Indigenous and local rights

In many regions, storage projects intersect with indigenous lands, traditional water uses, and local governance structures. Resolving these tensions requires inclusive planning, respect for historical rights, and fair compensation where displacement or disruption occurs. Critics argue that some projects proceed without adequate consent or benefit-sharing, while defenders contend that well-designed storage can bring broader economic development and reliability, provided legitimate rights are acknowledged and protected. See indigenous rights and land use planning for related discussions.

"Woke" criticisms and pragmatic rebuttals

Some observers argue that storage policy should foreground social justice concerns, environmental justice, and equity benchmarks. From a pragmatic, business-minded view, the most effective route to reliable and affordable water is to emphasize private investment, clear property rights, cost-conscious design, and scalable solutions that deliver tangible, near-term benefits.

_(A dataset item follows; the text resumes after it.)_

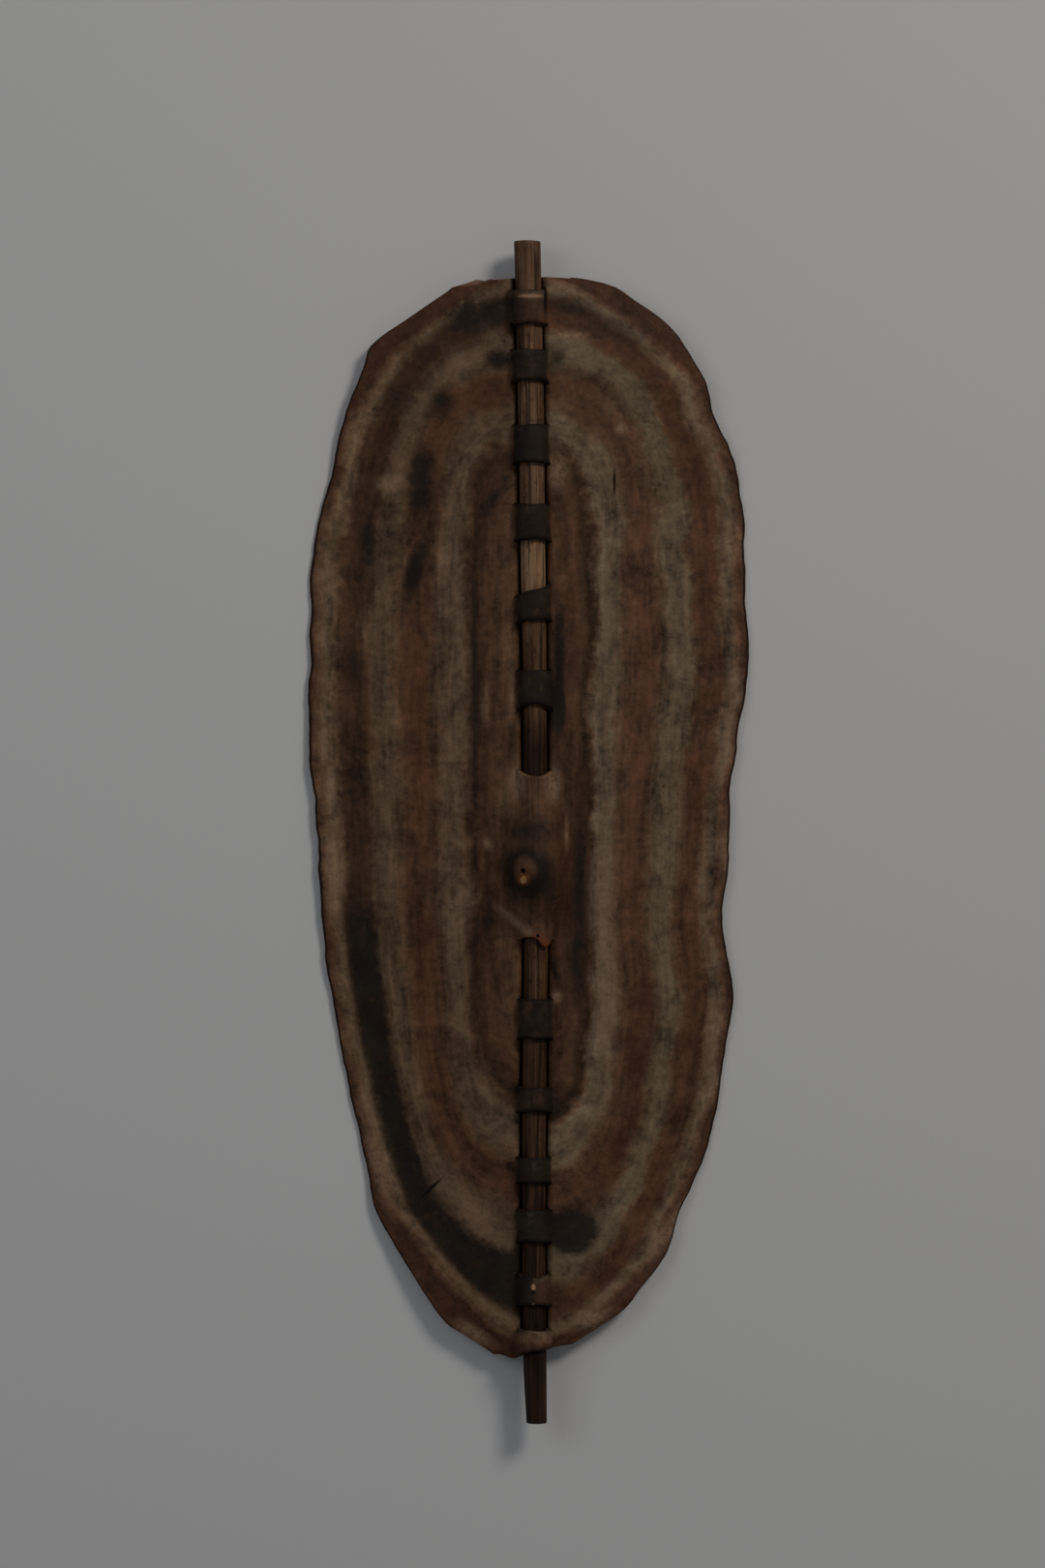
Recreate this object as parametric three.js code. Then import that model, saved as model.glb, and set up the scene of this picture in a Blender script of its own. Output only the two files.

Proponents of this approach sometimes view broad social-justice critiques as well-intentioned but potentially counterproductive if they slow infrastructure, inflate costs, or misallocate subsidies away from efficiency. In this framing, practical risk management, transparent pricing, and accountable governance are the primary levers for balancing competing demands, while equity considerations are addressed through targeted programs that assist those most in need without undermining overall system performance. See environmental justice and public goods for related concepts.

Technology and innovation

Advances in intelligent monitoring, leak detection, and data-driven management are helping storage systems operate more efficiently. From automated gate control in reservoirs to precision groundwater pumping schedules, improved instrumentation reduces losses and helps align supply with demand. Innovation also extends to modular, incremental storage solutions that can be expanded as communities grow or as climate risks intensify. See smart grid (applied to water systems in some contexts) and water infrastructure for connections.